Decentralised Wage Setting - A Study of the Outcomes of Collective Bargaining Reform in the Civil Services in Australia, Sweden and the UK, by K.A. Bender and R.F. Elliot (Ashgate Publishing, Aldershot, 2003) pp. 157

During the last decade several countries moved their public service towards

decentralised structures and decentralised pay systems. The motivation and the impact of decentralisation of pay for civil servants is an issue of obvious interest. By combining a detailed description of changes in the organisational structure with personnel records of civil servants, Bender and Elliot seek to assess the impact of these changes. The result provides an analysis of the initial impacts of decentralisation on the pay of civil servants in Australia, Sweden and UK.

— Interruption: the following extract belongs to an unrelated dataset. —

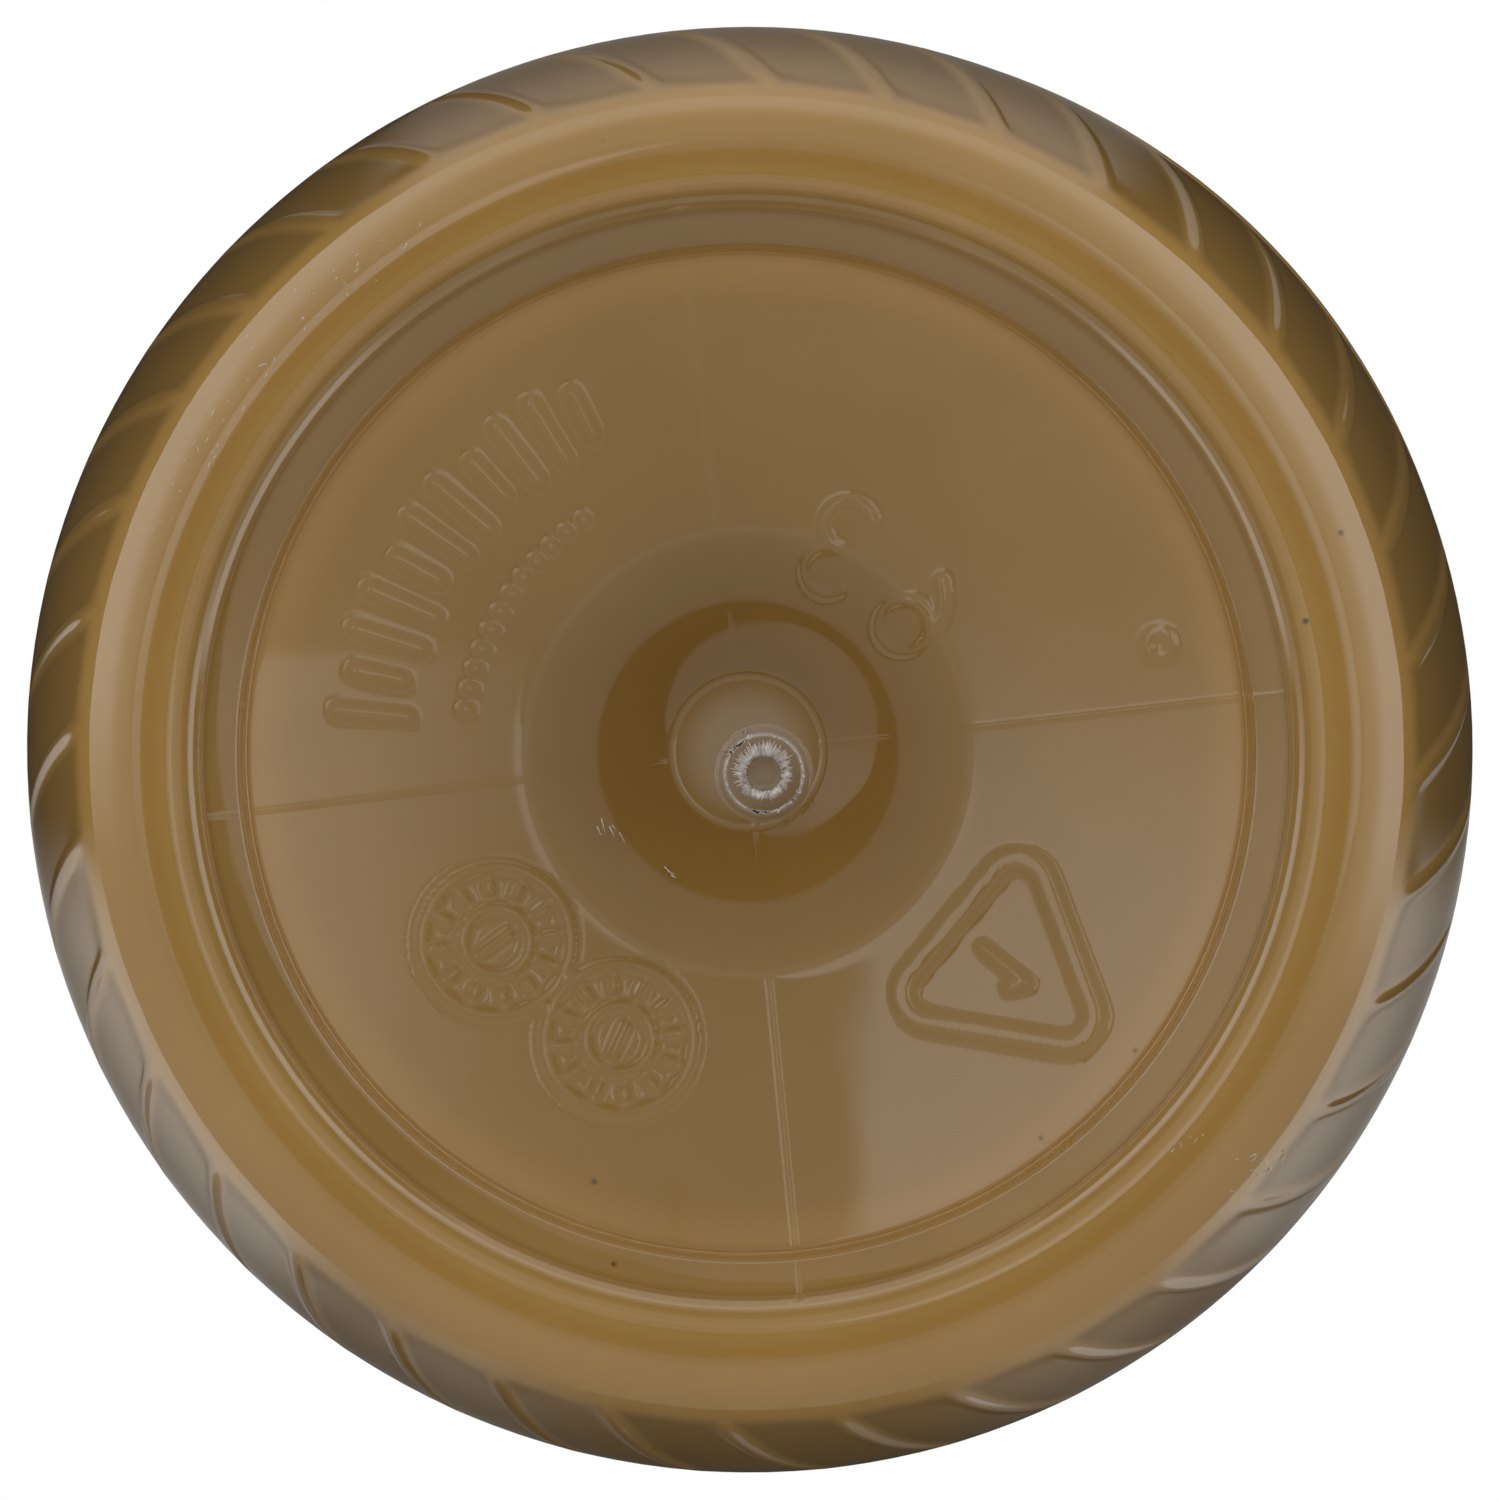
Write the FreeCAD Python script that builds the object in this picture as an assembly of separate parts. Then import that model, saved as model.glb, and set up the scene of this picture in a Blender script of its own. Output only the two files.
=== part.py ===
# Jar of nut butter: a blow-moulded clear PET jar with slanted flutes round its heel and its
# shoulder, the butter that fills it, and its screw cap.
# Millimetres, +Z up. The origin is the centre of the base, on the plane that the jar stands on.
import FreeCAD, Part
import math
import os

# Overall sizes
body_diameter = 80.0
jar_height = 103.0  # standing plane to rim

# Walls
body_wall = 0.7  # under the flutes' floors and at the label panel
base_wall = 1.2
neck_wall = 1.6

# Heel and shoulder: a sloping flank between two rounded corners, the same at both ends of the body
flank_slope = 54.0  # degrees above the horizontal
flank_rise = 6.1  # from the line of the flat it leaves to the line of the body wall
flank_radius = 15.0  # flank to body wall
heel_radius = 4.4  # standing ring to flank

# Standing ring and recessed base
ring_width = 4.6  # between the lines of its two sides, at the standing plane
ring_inner_slope = 45.0
ring_inner_radius = 2.0
ring_inner_rise = 0.9
insert_step = 0.2  # ledge where the mould's base insert meets its body halves
recess_wall_run = 1.9
recess_wall_rise = 1.2
recess_wall_round = 0.3
panel_step_run = 0.4  # steep edge between the recess wall and the panel
panel_step_rise = 0.8
panel_step_round = 0.4

# Base panel, bowed a little towards the inside
panel_outer_slope = 4.0
panel_inner_slope = 2.0
panel_bow_radius = 19.9  # where the lines of its two slopes meet
panel_bow = 355.0  # radius of the bow between them

# Push-up dome, above the panel's inner edge
dome_foot_radius = 12.2
dome_waist_radius = 8.3
dome_top_radius = 4.2
dome_waist_rise = 1.2
dome_top_rise = 3.1
dome_foot_round = 5.0
dome_waist_round = 3.0
dome_top_round = 0.8

# Injection gate, moulded a little off the axis
gate_radius = 2.2
gate_flare = 0.3
gate_drop = 0.9
gate_crater_radius = 1.0
gate_crater_depth = 0.8
gate_offset_x = 0.9
gate_offset_y = 1.2
gate_root = 0.4  # how far it runs into the wall above it

# Flutes
flute_count = 36
flute_depth = 0.4
rib_width = 0.8
flute_slant = 36.0  # degrees from the vertical
flute_start = 2.3  # height of its lower corners
flute_height = 6.6
flute_end_bulge = 0.6  # crown of its two ends

# Label panel
label_recess = 0.5
label_margin = 13.5  # from the standing plane, and from the foot of the neck
label_step = 1.0
label_round = 1.0

# Shoulder and neck
shoulder_ledge = 2.07  # from the line of the flank's upper edge to the neck
shoulder_ledge_slope = 20.0
neck_height = 16.0
neck_foot_round = 0.8
rim_round = 0.5
bead_height = 2.0
bead_depth = 2.2
bead_lift = 1.6  # above the foot of the neck
bead_round = 0.6

# Cap
thread_room = 1.9  # for the thread, between the neck and the skirt
skirt_wall = 1.4
cap_top_wall = 1.7
cap_bead_gap = 0.7
cap_round = 1.3
cap_panel_recess = 0.4
cap_rim_width = 4.0
cap_panel_slope_run = 0.6
cap_lip = 1.6  # smooth band below the grip grooves
groove_count = 90
groove_radius = 0.6
groove_depth = 0.35

# Filling
headspace = 9.0  # rim to the butter's surface

# Worked out from the above
body_radius = body_diameter / 2
neck_foot = jar_height - neck_height
flank_run = flank_rise / math.tan(math.radians(flank_slope))
ring_outer = body_radius - flank_run
ring_inner = ring_outer - ring_width
neck_radius = ring_outer - shoulder_ledge
step_outer = ring_inner - ring_inner_rise / math.tan(math.radians(ring_inner_slope))
step_inner = step_outer - insert_step
wall_inner = step_inner - recess_wall_run
wall_rise = ring_inner_rise + recess_wall_rise
panel_radius = wall_inner - panel_step_run
panel_edge_rise = wall_rise + panel_step_rise
bow_fall = (panel_radius - panel_bow_radius) * math.tan(math.radians(panel_outer_slope))
bow_rise = panel_edge_rise + bow_fall
foot_fall = (panel_bow_radius - dome_foot_radius) * math.tan(math.radians(panel_inner_slope))
dome_foot = bow_rise + foot_fall
dome_waist = dome_foot + dome_waist_rise
dome_top = dome_foot + dome_top_rise
ribbed_wall = body_wall + flute_depth
shoulder_edge = neck_foot - shoulder_ledge * math.tan(math.radians(shoulder_ledge_slope))
shoulder_corner = shoulder_edge - flank_rise
label_radius = body_radius - label_recess
label_foot = label_margin
label_head = neck_foot - label_margin
butter_level = jar_height - headspace
bead_foot = neck_foot + bead_lift
cap_bore = neck_radius + thread_room
cap_radius = cap_bore + skirt_wall
cap_foot = bead_foot + bead_height + cap_bead_gap
cap_top = jar_height + cap_top_wall

AXIS = FreeCAD.Vector(0, 0, 1)
CENTRE = FreeCAD.Vector(0, 0, 0)
CLEAR = 1.0  # how far a cutting tool stands out past what it cuts
FULL = 0.98  # the most of a stretch that the roundings at its two ends may take


def place(corner):
    """A corner of an outline, as a point of the XZ plane."""
    return FreeCAD.Vector(corner[0], 0, corner[1])


def reaches(corners):
    """How far each corner's rounding runs along its stretches: less than asked where they are short."""
    asked = [0.0]
    for before, corner, after in zip(corners, corners[1:], corners[2:]):
        turn = math.pi - (place(before) - place(corner)).getAngle(place(after) - place(corner))
        asked.append(corner[2] * math.tan(turn / 2))
    asked.append(0.0)
    shares = [1.0]
    for start, end, first, second in zip(corners, corners[1:], asked, asked[1:]):
        room = FULL * (place(end) - place(start)).Length
        shares.append(room / max(first + second, room))
    shares.append(1.0)
    return [reach * min(pair) for reach, pair in zip(asked, zip(shares, shares[1:]))]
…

The setting is the early 1990s pay reforms in the civil services in these countries, which all aimed to decentralise pay bargaining, tie pay to performance and individualise pay. The question addressed is the outcome that decentralisation had on pay for civil servants, in terms of the inequality of pay both within and between different departments, agencies and ministries. Individual civil service pay records from each country are analysed in order to distinguish the empirical effects of pay reforms, where information on the earnings and characteristics of employees in the Civil Services was obtained for 2 years, 1990 (1993 for Sweden) and 1996.